> Direction
Among the entries that follow, the required portion opens with the line containing "doc.recompute()" and closes with the line containing "for member in". Give that portion again exactly, and nothing else.

> Rows
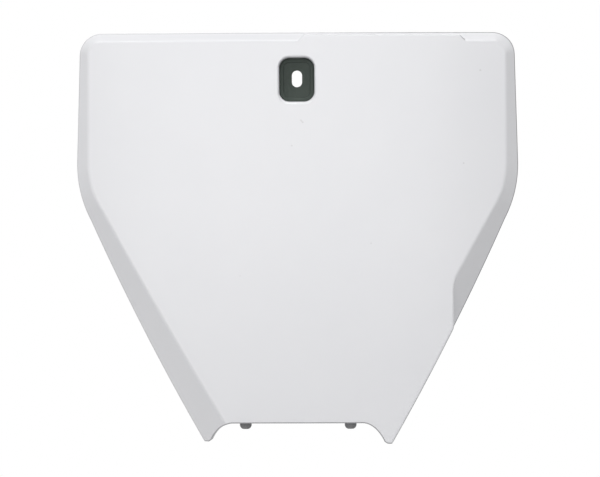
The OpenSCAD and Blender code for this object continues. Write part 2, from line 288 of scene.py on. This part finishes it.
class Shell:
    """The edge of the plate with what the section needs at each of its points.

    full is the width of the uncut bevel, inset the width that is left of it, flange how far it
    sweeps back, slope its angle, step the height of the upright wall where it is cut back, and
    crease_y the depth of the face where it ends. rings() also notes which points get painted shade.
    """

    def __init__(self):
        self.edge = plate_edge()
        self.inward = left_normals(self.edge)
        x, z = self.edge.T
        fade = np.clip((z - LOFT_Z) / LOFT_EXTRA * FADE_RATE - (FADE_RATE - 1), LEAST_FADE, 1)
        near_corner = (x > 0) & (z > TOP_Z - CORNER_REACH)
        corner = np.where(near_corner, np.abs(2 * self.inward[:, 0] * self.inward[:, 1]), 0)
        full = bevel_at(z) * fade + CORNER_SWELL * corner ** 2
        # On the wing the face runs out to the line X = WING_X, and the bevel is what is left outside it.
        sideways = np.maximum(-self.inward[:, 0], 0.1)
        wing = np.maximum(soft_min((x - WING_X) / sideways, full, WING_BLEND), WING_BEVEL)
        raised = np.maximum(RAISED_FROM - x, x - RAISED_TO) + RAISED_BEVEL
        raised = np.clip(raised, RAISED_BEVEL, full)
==
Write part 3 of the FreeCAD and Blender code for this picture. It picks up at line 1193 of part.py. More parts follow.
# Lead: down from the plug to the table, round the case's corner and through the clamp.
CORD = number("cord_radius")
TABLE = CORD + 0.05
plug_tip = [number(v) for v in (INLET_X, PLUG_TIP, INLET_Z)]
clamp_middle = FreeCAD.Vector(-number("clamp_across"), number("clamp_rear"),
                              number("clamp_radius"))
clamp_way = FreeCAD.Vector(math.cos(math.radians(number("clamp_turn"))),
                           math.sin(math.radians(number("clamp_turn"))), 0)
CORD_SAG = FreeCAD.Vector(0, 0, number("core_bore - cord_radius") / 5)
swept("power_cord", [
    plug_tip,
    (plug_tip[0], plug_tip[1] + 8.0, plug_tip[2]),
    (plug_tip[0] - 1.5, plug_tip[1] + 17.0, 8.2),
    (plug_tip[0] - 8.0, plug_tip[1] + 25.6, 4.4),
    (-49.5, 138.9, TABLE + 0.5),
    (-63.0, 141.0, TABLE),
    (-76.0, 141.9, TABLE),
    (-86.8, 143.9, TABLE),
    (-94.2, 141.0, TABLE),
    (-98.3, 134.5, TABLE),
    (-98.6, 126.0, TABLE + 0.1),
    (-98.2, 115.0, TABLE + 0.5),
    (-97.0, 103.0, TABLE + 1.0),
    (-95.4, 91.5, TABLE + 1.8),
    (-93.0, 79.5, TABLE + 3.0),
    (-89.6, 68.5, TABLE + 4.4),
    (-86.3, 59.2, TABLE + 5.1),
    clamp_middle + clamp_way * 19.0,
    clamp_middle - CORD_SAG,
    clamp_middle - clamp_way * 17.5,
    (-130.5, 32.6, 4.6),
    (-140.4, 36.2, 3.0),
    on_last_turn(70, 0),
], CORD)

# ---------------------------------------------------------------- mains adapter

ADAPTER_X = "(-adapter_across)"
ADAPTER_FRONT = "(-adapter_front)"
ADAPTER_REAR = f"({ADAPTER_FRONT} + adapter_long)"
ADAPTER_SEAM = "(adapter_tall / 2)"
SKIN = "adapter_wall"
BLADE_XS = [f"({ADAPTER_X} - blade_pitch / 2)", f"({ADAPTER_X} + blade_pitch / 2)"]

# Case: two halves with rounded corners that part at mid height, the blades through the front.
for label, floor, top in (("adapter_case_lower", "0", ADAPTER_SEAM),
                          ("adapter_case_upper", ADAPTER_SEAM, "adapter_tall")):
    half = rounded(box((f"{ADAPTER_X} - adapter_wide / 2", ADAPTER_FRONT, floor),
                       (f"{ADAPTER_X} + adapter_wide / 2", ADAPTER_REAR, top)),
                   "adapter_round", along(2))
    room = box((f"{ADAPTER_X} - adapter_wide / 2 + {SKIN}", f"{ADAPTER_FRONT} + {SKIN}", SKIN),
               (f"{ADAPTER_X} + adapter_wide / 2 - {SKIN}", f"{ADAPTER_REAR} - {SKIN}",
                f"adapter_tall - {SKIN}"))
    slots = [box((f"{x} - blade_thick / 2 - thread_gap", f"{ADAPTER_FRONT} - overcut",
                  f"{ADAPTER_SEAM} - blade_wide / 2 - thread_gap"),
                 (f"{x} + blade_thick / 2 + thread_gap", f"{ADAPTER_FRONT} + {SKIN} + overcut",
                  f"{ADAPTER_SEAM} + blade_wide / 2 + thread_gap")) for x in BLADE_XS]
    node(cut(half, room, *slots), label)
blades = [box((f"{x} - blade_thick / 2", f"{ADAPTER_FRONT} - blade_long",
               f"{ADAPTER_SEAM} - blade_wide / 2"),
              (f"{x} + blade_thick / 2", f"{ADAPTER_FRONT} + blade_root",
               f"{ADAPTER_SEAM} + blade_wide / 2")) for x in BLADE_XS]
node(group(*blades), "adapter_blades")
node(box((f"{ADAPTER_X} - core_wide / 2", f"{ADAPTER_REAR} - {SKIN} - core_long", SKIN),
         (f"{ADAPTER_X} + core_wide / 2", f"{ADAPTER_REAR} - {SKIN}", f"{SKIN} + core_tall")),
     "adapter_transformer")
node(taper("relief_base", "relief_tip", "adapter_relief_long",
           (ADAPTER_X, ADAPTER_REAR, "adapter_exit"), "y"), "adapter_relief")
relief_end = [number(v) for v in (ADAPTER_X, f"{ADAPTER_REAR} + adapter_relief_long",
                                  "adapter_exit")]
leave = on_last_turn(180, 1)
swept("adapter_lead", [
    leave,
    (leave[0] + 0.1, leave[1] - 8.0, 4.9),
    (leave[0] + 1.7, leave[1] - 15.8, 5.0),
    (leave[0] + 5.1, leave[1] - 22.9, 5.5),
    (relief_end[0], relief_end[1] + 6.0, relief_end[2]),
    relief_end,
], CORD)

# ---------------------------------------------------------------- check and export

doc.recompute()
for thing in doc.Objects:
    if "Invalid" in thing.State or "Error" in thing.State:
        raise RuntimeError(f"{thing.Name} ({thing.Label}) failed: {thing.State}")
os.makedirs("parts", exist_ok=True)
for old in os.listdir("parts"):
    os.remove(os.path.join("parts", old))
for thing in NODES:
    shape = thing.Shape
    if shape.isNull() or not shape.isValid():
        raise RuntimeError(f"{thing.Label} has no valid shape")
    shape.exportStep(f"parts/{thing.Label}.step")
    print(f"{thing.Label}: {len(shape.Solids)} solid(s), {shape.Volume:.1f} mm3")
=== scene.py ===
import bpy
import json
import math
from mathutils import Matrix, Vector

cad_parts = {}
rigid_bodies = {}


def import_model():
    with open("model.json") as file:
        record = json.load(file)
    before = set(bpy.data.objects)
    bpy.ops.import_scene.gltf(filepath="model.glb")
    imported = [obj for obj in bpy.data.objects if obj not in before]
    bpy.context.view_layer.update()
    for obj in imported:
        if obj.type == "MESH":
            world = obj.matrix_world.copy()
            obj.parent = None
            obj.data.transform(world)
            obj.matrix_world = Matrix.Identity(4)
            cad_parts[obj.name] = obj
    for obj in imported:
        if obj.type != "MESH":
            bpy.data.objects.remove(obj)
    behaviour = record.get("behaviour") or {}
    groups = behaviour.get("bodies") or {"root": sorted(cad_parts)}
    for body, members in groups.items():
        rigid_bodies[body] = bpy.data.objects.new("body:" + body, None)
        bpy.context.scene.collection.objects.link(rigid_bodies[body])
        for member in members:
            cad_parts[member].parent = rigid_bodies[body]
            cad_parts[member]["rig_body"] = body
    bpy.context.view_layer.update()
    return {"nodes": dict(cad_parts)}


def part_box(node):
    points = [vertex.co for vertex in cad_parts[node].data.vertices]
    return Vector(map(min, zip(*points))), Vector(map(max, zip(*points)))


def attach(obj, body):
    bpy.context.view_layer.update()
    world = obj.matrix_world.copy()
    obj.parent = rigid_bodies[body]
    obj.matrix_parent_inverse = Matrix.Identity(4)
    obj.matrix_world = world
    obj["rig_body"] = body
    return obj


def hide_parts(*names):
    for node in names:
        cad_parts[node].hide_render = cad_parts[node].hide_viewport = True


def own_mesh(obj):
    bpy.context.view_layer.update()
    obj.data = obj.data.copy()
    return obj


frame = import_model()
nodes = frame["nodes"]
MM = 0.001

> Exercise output
doc.recompute()
for thing in doc.Objects:
    if "Invalid" in thing.State or "Error" in thing.State:
        raise RuntimeError(f"{thing.Name} ({thing.Label}) failed: {thing.State}")
os.makedirs("parts", exist_ok=True)
for old in os.listdir("parts"):
    os.remove(os.path.join("parts", old))
for thing in NODES:
    shape = thing.Shape
    if shape.isNull() or not shape.isValid():
        raise RuntimeError(f"{thing.Label} has no valid shape")
    shape.exportStep(f"parts/{thing.Label}.step")
    print(f"{thing.Label}: {len(shape.Solids)} solid(s), {shape.Volume:.1f} mm3")
=== scene.py ===
import bpy
import json
import math
from mathutils import Matrix, Vector

cad_parts = {}
rigid_bodies = {}


def import_model():
    with open("model.json") as file:
        record = json.load(file)
    before = set(bpy.data.objects)
    bpy.ops.import_scene.gltf(filepath="model.glb")
    imported = [obj for obj in bpy.data.objects if obj not in before]
    bpy.context.view_layer.update()
    for obj in imported:
        if obj.type == "MESH":
            world = obj.matrix_world.copy()
            obj.parent = None
            obj.data.transform(world)
            obj.matrix_world = Matrix.Identity(4)
            cad_parts[obj.name] = obj
    for obj in imported:
        if obj.type != "MESH":
            bpy.data.objects.remove(obj)
    behaviour = record.get("behaviour") or {}
    groups = behaviour.get("bodies") or {"root": sorted(cad_parts)}
    for body, members in groups.items():
        rigid_bodies[body] = bpy.data.objects.new("body:" + body, None)
        bpy.context.scene.collection.objects.link(rigid_bodies[body])
        for member in members:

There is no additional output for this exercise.